The people of God are to be this peculiar ‘halfway’ people – journeying from Egypt to the Promised Land with God. Learning to put off the mental bondage of captivity and becoming the free covenant people of God – a Light to the nations!


And yet the Bible is marked by struggle, failure, grace and redemption. The people of God are always struggling to leave behind the gods of Egypt and Canaan. Every Judge and every King of Israel struggles with entrenched culture. Which god are we serving? Which belief system? The tribes and clans of Canaan are married into and slowly their culture becomes endemic and Yahweh is marginalised. All through the stories of the Judges and Kings there is a downward spiral ending in exile to Babylon – and then grace, and God grows a new shoot from the dead stump.


In the New Testament most of the letters are written to deal with cultural issues – almost none of the Pauline epistles are about ‘vision’ or ‘governance’ or ‘programmes’ – it’s all about Jewish legalistic culture or Gentile permissiveness or Gnostic super spirituality or the spirit of Rome – humanity’s greatest attempt at heaven on earth contrasted to the Kingdom of God’s culture - and it’s very painful for Paul and the other leaders! Two steps forward, one step back!


The history of God’s church is the same – The slide into Christendom with Constantine through the valiant resistance of martyrs like Jan Hus, culminated in Martin Luther’s nailing his 95 theses to the Wittenberg cathedral door and unleashing a chaotic, powerful reaction to the decadent culture of the medieval church.


The evangelical movements or ‘Awakenings’ of the 18th and 19th century revolted against the immovably, nationalistic state churches of the era. You see it in the evolution of the various movements such as the Wesleyans, the Salvationists, the various Disciples, Adventists, Brethren, and Baptists. These various ‘waves’ - overseas missions, Pentecostalism, assorted para-church movements, the church growth era, and the emerging church all emerged in response to ossified church culture and each birthed fresh, fluid expressions of faith.


Our own Churches of Christ tribe tumbled out of such turbulence. How wonderful that the radical Moravian slogan of four hundred years before should also mark our movement of two hundred years hence!  In essentials, unity; in non-essentials, liberty; and in all things love.” The rich chaos of the Spirit of that time spawned many related but divergent movements. Movements always diverge and differentiate into more sharply defined entities. Out of the turbulence of the Judges, comes the sombre orderliness of Kings!  Movements have always become ministries and then machines and then slowly un-noticed by their now conservative guardians, they freeze into stone monuments. But God in his grace sows seeds into the cracks of the weathering stone and new green shoots emerge.

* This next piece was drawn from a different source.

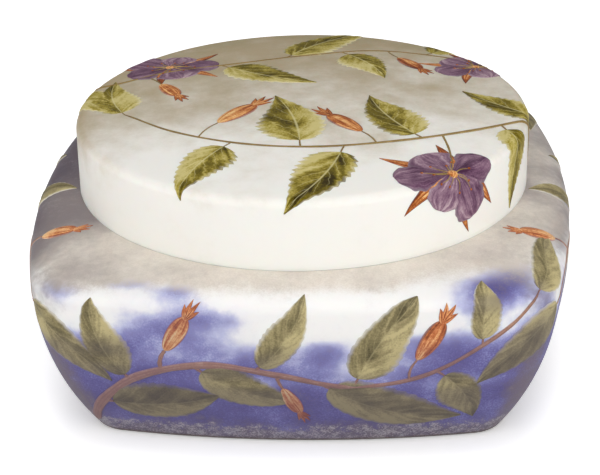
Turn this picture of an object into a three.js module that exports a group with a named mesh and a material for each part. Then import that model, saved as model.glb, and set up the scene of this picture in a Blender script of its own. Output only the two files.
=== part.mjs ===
// A two-piece box in cameo glass: a square, cushion-shaped base with a round mouth,
// and a low-domed round lid that drops over the base's collar and rests on its ground seat.
// Millimetres, +Z up, origin at the centre of the foot's underside.

import * as THREE from 'three';

// Base, outside
const footHalfWidth = 58.3;
const footSideRadius = 254;
const footCornerRadius = 9;
const footBevel = 0.9;
const beltHeight = 44.8;
const beltHalfWidth = 73.4;
const beltSideRadius = 268;
const beltCornerRadius = 17;
const flareLead = 2.1;
const shoulderRise = 6.9;
const shoulderWidth = 10.8;

// Base, foot ring and glass thickness
const footRingWidth = 11;
const footHollowDepth = 0.9;
const baseWall = 5;
const baseFloor = 7;
const floorFillet = 9;
const shoulderThickness = 5;

// Lid, and how it sits over the collar
const seatMargin = 0.6;
const lidWall = 4.5;
const lidFillet = 2.5;
const lidInnerFillet = 5;
const crownRise = 3.6;
const crownThickness = 5;
const rimArris = 0.5;
const collarClearance = 0.8;
const collarWall = 4;
const collarHeight = 6.5;
const collarHeadroom = 7.7;

// How finely the glass is divided
const baseStepsRound = 80;
const cornerFineness = 0.65;
const lidStepsRound = 72;
const wallSteps = 10;
const shoulderSteps = 6;
const filletSteps = 4;
const crownSteps = 6;
const hollowSteps = 3;

// Sizes that follow from the ones above
const seatHeight = beltHeight + shoulderRise;
const seatRadius = beltHalfWidth - shoulderWidth;
const lidRadius = seatRadius - seatMargin;
const lidInnerRadius = lidRadius - lidWall;
const collarRadius = lidInnerRadius - collarClearance;
const mouthRadius = collarRadius - collarWall;
const skirtHeight = collarHeight + collarHeadroom + crownThickness;

// Reach from the axis, at each angle, of a square whose sides bow outwards as arcs
// and whose corners are smaller arcs that meet them smoothly
function bowedSquare(halfWidth, sideRadius, cornerRadius) {
  const sideCentre = sideRadius - halfWidth;
  const span = sideRadius - cornerRadius;
  const cornerCentre = (Math.sqrt(2 * span ** 2 - sideCentre ** 2) - sideCentre) / 2;
  const meetAngle = Math.atan2(
    (sideRadius * cornerCentre) / span,
    (sideRadius * (cornerCentre + sideCentre)) / span - sideCentre
  );
  return (angle) => {
    const turn = Math.abs(((angle + Math.PI / 4) % (Math.PI / 2)) - Math.PI / 4);
    if (turn < meetAngle) {
      const across = sideCentre * Math.sin(turn);
      return Math.sqrt(sideRadius ** 2 - across ** 2) - sideCentre * Math.cos(turn);
    }
    const middle = cornerCentre * (Math.cos(turn) + Math.sin(turn));
    return middle + Math.sqrt(cornerRadius ** 2 - 2 * cornerCentre ** 2 + middle ** 2);
  };
}

// A level section of the base: its height and how far it reaches at each angle
function section(height, reachAt) {
  return { height, reachAt };
}

function circle(height, radius) {
  return section(height, () => radius);
}

// Rise from 0 to 1 that starts steeply and ends upright at the belt
function flare(t) {
  return flareLead * t * (1 - t) ** 2 + t * t * (3 - 2 * t);
}

const footOutline = bowedSquare(footHalfWidth, footSideRadius, footCornerRadius);
const beltOutline = bowedSquare(beltHalfWidth, beltSideRadius, beltCornerRadius);

// The flared wall at a height between the foot and the belt, moved inwards by an inset
function wallSection(height, inset) {
  const share = flare(height / beltHeight);
  return section(
    height,
    (angle) => THREE.MathUtils.lerp(footOutline(angle), beltOutline(angle), share) - inset
  );
}

// A quarter of an ellipse from the belt, where it stands upright, to a level circle
function shoulderSections(belt, apexHeight, radius) {
  const sections = [];
  for (let i = 1; i <= shoulderSteps; i++) {
    const turn = (i / shoulderSteps) * (Math.PI / 2);
    sections.push(
      section(
        THREE.MathUtils.lerp(belt.height, apexHeight, Math.sin(turn)),
        (angle) => THREE.MathUtils.lerp(radius, belt.reachAt(angle), Math.cos(turn))
      )
    );
  }
  return sections;
}

// Angles round the axis, closer together towards the four corners
function stepAngle(step) {
  const even = (step / baseStepsRound) * 2 * Math.PI;
  return even + (cornerFineness / 4) * Math.sin(4 * even);
}

// One closed skin through level sections, from a point on the axis to another
function loftAlongAxis(startHeight, sections, endHeight) {
  const positions = [0, 0, startHeight];
  for (const ring of sections) {
    for (let i = 0; i < baseStepsRound; i++) {
      const angle = stepAngle(i);
      const radius = ring.reachAt(angle);
      positions.push(radius * Math.cos(angle), radius * Math.sin(angle), ring.height);
    }
  }
  positions.push(0, 0, endHeight);

  const indices = [];
  const lastPoint = positions.length / 3 - 1;
  const point = (ring, step) => 1 + ring * baseStepsRound + (step % baseStepsRound);
  for (let i = 0; i < baseStepsRound; i++) {
    indices.push(0, point(0, i + 1), point(0, i));
    for (let ring = 0; ring < sections.length - 1; ring++) {
      indices.push(point(ring, i), point(ring, i + 1), point(ring + 1, i + 1));
      indices.push(point(ring, i), point(ring + 1, i + 1), point(ring + 1, i));
    }
    const last = sections.length - 1;
    indices.push(lastPoint, point(last, i), point(last, i + 1));
  }

  const geometry = new THREE.BufferGeometry();
  geometry.setAttribute('position', new THREE.Float32BufferAttribute(positions, 3));
  geometry.setIndex(indices);
  geometry.computeVertexNormals();
  return geometry;
}

// Underside: a shallow ground hollow inside the flat ring that the box stands on
function footSections() {
  const sections = [];
  const ringInner = footBevel + footRingWidth;
  const hollowRing = wallSection(0, ringInner);
  for (let i = 1; i < hollowSteps; i++) {
    const reach = i / hollowSteps;
    const height = footHollowDepth * (1 - reach ** 2);
    sections.push(section(height, (angle) => hollowRing.reachAt(angle) * reach));
  }
  sections.push(hollowRing);
  sections.push(wallSection(0, footBevel));
  return sections;
}

function outerWallSections() {
  const sections = [];
  for (let i = 0; i <= wallSteps; i++) {
    const height = THREE.MathUtils.lerp(footBevel, beltHeight, i / wallSteps);
    sections.push(wallSection(height, 0));
  }
  return sections;
}

// The collar that holds the lid in place, with its top edge melted round
function collarSections() {
  const roundRadius = collarWall / 2;
  const roundHeight = seatHeight + collarHeight - roundRadius;
  const sections = [circle(seatHeight, collarRadius)];
  const roundSteps = 2 * filletSteps;
  for (let i = 0; i <= roundSteps; i++) {
    const turn = (i / roundSteps) * Math.PI;
    const radius = mouthRadius + roundRadius * (1 + Math.cos(turn));
    sections.push(circle(roundHeight + roundRadius * Math.sin(turn), radius));
  }
  return sections;
}

// The hollow, from the mouth out under the shoulder and down to the rounded floor
function hollowSections() {
  const innerBelt = wallSection(beltHeight, baseWall);
  const sections = shoulderSections(innerBelt, seatHeight - shoulderThickness, mouthRadius).reverse();
  sections.push(innerBelt);
  const filletTop = baseFloor + floorFillet;
  for (let i = 1; i <= wallSteps; i++) {
    sections.push(wallSection(THREE.MathUtils.lerp(beltHeight, filletTop, i / wallSteps), baseWall));
  }
  for (let i = 1; i <= filletSteps; i++) {
    const turn = (i / filletSteps) * (Math.PI / 2);
    const height = filletTop - floorFillet * Math.sin(turn);
    sections.push(wallSection(height, baseWall + floorFillet * (1 - Math.cos(turn))));
  }
  return sections;
}

function baseGeometry() {
  const outerWall = outerWallSections();
  const belt = outerWall[outerWall.length - 1];
  const sections = [
    ...footSections(),
    ...outerWall,
    ...shoulderSections(belt, seatHeight, seatRadius),
    ...collarSections(),
    ...hollowSections()
  ];
  return loftAlongAxis(footHollowDepth, sections, baseFloor);
}

// Half profile from the top of a straight skirt, round a fillet that meets the crown's
// sphere smoothly, and on along the sphere to the axis
function crownProfile(skirtRadius, fillet, sphereRadius, sphereHeight) {
  const filletRadius = skirtRadius - fillet;
  const reach = sphereRadius - fillet;
  const filletHeight = sphereHeight + Math.sqrt(reach ** 2 - filletRadius ** 2);
  const crownAngle = Math.acos(filletRadius / reach);
  const profile = [];
  for (let i = 0; i <= filletSteps; i++) {
    const turn = (i / filletSteps) * crownAngle;
    profile.push(
      new THREE.Vector2(filletRadius + fillet * Math.cos(turn), filletHeight + fillet * Math.sin(turn))
    );
  }
  for (let i = 1; i <= crownSteps; i++) {
    const turn = THREE.MathUtils.lerp(crownAngle, Math.PI / 2, i / crownSteps);
    const radius = i < crownSteps ? sphereRadius * Math.cos(turn) : 0;
    profile.push(new THREE.Vector2(radius, sphereHeight + sphereRadius * Math.sin(turn)));
  }
  return profile;
}

function lidGeometry() {
  const sphereRadius = (lidRadius ** 2 + crownRise ** 2) / (2 * crownRise);
  const sphereHeight = skirtHeight + crownRise - sphereRadius;
  const inside = crownProfile(
    lidInnerRadius,
    lidInnerFillet,
    sphereRadius - crownThickness,
    sphereHeight
  );
  const profile = [
    ...inside.reverse(),
    new THREE.Vector2(lidInnerRadius, rimArris),
    new THREE.Vector2(lidInnerRadius + rimArris, 0),
    new THREE.Vector2(lidRadius - rimArris, 0),
    new THREE.Vector2(lidRadius, rimArris),
    ...crownProfile(lidRadius, lidFillet, sphereRadius, sphereHeight)
  ];
  return new THREE.LatheGeometry(profile, lidStepsRound).rotateX(Math.PI / 2);
}

const clouded = new THREE.MeshStandardMaterial({ color: 0x7f7aa0, roughness: 0.42, metalness: 0 });
const ivory = new THREE.MeshStandardMaterial({ color: 0xf1ece0, roughness: 0.38, metalness: 0 });

const base = new THREE.Mesh(baseGeometry(), clouded);
base.name = 'box_base';

const lid = new THREE.Mesh(lidGeometry(), ivory);
lid.name = 'box_lid';
lid.position.z = seatHeight;

const box = new THREE.Group();
box.name = 'cameo_glass_box';
box.add(base, lid);

export default box;
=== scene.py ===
from math import pi, sin, cos, radians, sqrt

import bmesh
import bpy
import numpy as np
from mathutils import Matrix, Vector


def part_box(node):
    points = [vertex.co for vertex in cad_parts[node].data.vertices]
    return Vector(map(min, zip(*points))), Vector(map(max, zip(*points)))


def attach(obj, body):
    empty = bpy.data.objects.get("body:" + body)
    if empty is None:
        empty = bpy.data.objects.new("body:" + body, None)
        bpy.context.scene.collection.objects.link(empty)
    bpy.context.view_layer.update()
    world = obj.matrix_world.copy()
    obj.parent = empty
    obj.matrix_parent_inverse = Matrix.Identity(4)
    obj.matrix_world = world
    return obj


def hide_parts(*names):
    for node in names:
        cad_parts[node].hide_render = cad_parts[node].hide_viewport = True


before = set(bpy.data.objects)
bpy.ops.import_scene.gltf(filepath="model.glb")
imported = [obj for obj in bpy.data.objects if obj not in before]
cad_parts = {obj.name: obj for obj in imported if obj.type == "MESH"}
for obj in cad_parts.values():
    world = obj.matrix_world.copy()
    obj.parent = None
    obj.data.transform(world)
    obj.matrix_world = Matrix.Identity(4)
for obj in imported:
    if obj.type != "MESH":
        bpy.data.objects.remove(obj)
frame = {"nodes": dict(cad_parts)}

print("frame loaded:", ", ".join(frame["nodes"]))
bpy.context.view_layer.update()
baseLow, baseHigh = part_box("box_base")
lidLow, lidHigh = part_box("box_lid")
mm = 0.001

# The base's form, in metres: the solid's sizes, the outer ones read from the frame, and a small
# fillet at the collar's foot
baseForm = {
    "footHalf": 58.3 * mm, "footSide": 254 * mm, "footCorner": 9 * mm, "footRound": 0.9 * mm,
    "beltHeight": 44.8 * mm, "beltHalf": baseHigh.x, "beltSide": 268 * mm, "beltCorner": 17 * mm,
    "flareLead": 2.1, "seatHeight": lidLow.z, "seatRadius": lidHigh.x + 0.6 * mm,
    "footRing": 11 * mm, "footHollow": 0.9 * mm,
    "wall": 5 * mm, "floor": 7 * mm, "floorFillet": 9 * mm, "shoulderThickness": 5 * mm,
    "collarTop": baseHigh.z, "collarRadius": 56.7 * mm, "collarWall": 4 * mm, "collarFillet": 0.5 * mm,
    "stepsRound": 400, "cornerFineness": 0.5,
}

# The lid's form, in metres, measured from its rim up
lidForm = {
    "radius": lidHigh.x, "height": lidHigh.z - lidLow.z, "crownRise": 3.6 * mm,
    "wall": 4.5 * mm, "crownThickness": 5 * mm, "fillet": 2.5 * mm, "innerFillet": 5 * mm,
    "arris": 0.2 * mm, "stepsRound": 300,
}


# Numbers for a colour written as 0 to 255, turned to linear light
def tone(red, green, blue):
    part = np.array([red, green, blue]) / 255
    return tuple(np.where(part <= 0.04045, part / 12.92, ((part + 0.055) / 1.055) ** 2.4)) + (1.0,)


# Stops of a colour ramp, each given as its place and its colour
def shades(*stops):
    return [(place, tone(*colour)) for place, *colour in stops]


# 0 below low, 1 above high, and 3t^2 - 2t^3 between them
def ease(value, low, high):
    t = np.clip((value - low) / (high - low), 0, 1)
    return t * t * (3 - 2 * t)


# Soft cloud values about -0.5 to 0.5 at points: a sum of sine waves in seeded directions
def clouds(points, size, seed, waves=14):
    rng = np.random.default_rng(seed)
    way = rng.normal(size=(waves, 3))
    way /= np.linalg.norm(way, axis=1)[:, None]
    pace = 2 * pi / size * rng.uniform(0.5, 1.6, waves)
    phase = rng.uniform(0, 2 * pi, waves)
    wave = np.sin(points @ (way * pace[:, None]).T + phase)
    return wave.sum(-1) / waves ** 0.5 * 0.34


# Reach from the axis of a square with sides bowed as arcs of radius side and corner arcs that
# meet them: side arcs centre at half - side on each axis, corner arcs at equal x and y
def bowedSquare(half, side, corner, angle):
    sideCentre, span = side - half, side - corner
    centre = (sqrt(2 * span ** 2 - sideCentre ** 2) - sideCentre) / 2
    meet = np.arctan2(side * centre / span, side * (centre + sideCentre) / span - sideCentre)
    turn = np.abs((angle + pi / 4) % (pi / 2) - pi / 4)
    onSide = np.sqrt(side ** 2 - (sideCentre * np.sin(turn)) ** 2) - sideCentre * np.cos(turn)
    middle = centre * (np.cos(turn) + np.sin(turn))
    onCorner = middle + np.sqrt(np.maximum(corner ** 2 - 2 * centre ** 2 + middle ** 2, 0))
    return np.where(turn < meet, onSide, onCorner)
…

And now the wheel has turned again and in 2000’s the fresh new movements of 200 years ago are almost monuments themselves. Movements tend to be chaotic! Their members ‘live a conviction’ rather than ‘go to work’. They are highly relational, green-zone, fluid, self-organising, team focussed. The leaders proclaim the story rather than the policy! They are prophetic! They are imaginative culture-shapers – and their people interpret and build the new forms, experimentally, under-the-surface, in poverty, by faith, with passion. They expect resistance and difficulty, and learn to negotiate the possible. Sometimes they die prematurely. Often it’s the dominant system and culture and that asphyxiate them!We see that our inherited paradigms are failing! Australia is not a Christian nation! Our numbers are declining; churches are aging and for most of the younger people in our society they seem way out of touch! This is no longer about servicing our going concerns but with urgency praying for renewal and creatively going out on a limb. If we fail, so be it!


We don’t want to be like the good proprietors of Cobb and Co anxiously peering out at the noisy T-model Fords puttering along asphalt roads and then turning to design a better horse! Cobb and Co exists no more! In a few years the motorcar will either be in terminal decline or will have re-invented itself for a new age. We pray for a cultural shift. How can we avoid either being immersed in consumer modernity or fortressed off from the world in a 1950s bubble.


What we aspire for our churches is cultural shift: A missionary paradigm; a bible-narrative from which to live; a contextual mission mindset; a centripetal culture, a discipleship culture, an incarnational mindset; an empowering leadership; a ‘sent’ membership and so on. This is not about change of programs but change of paradigm.

So – what might do denominational teams do? How can Churches respond? Our methodology will need to be different. Culture is changed in vigorous relationships, in sound pedagogy, in personal spirituality, in self-awareness, in being enabled to become response-able. It means we need to be modelling and delivering the opposite to a command and control denomination.  New movements rarely flourish long in tightly hierarchical organisations. Edgy ideas come from the edges. Can judicatory really become an insurgency?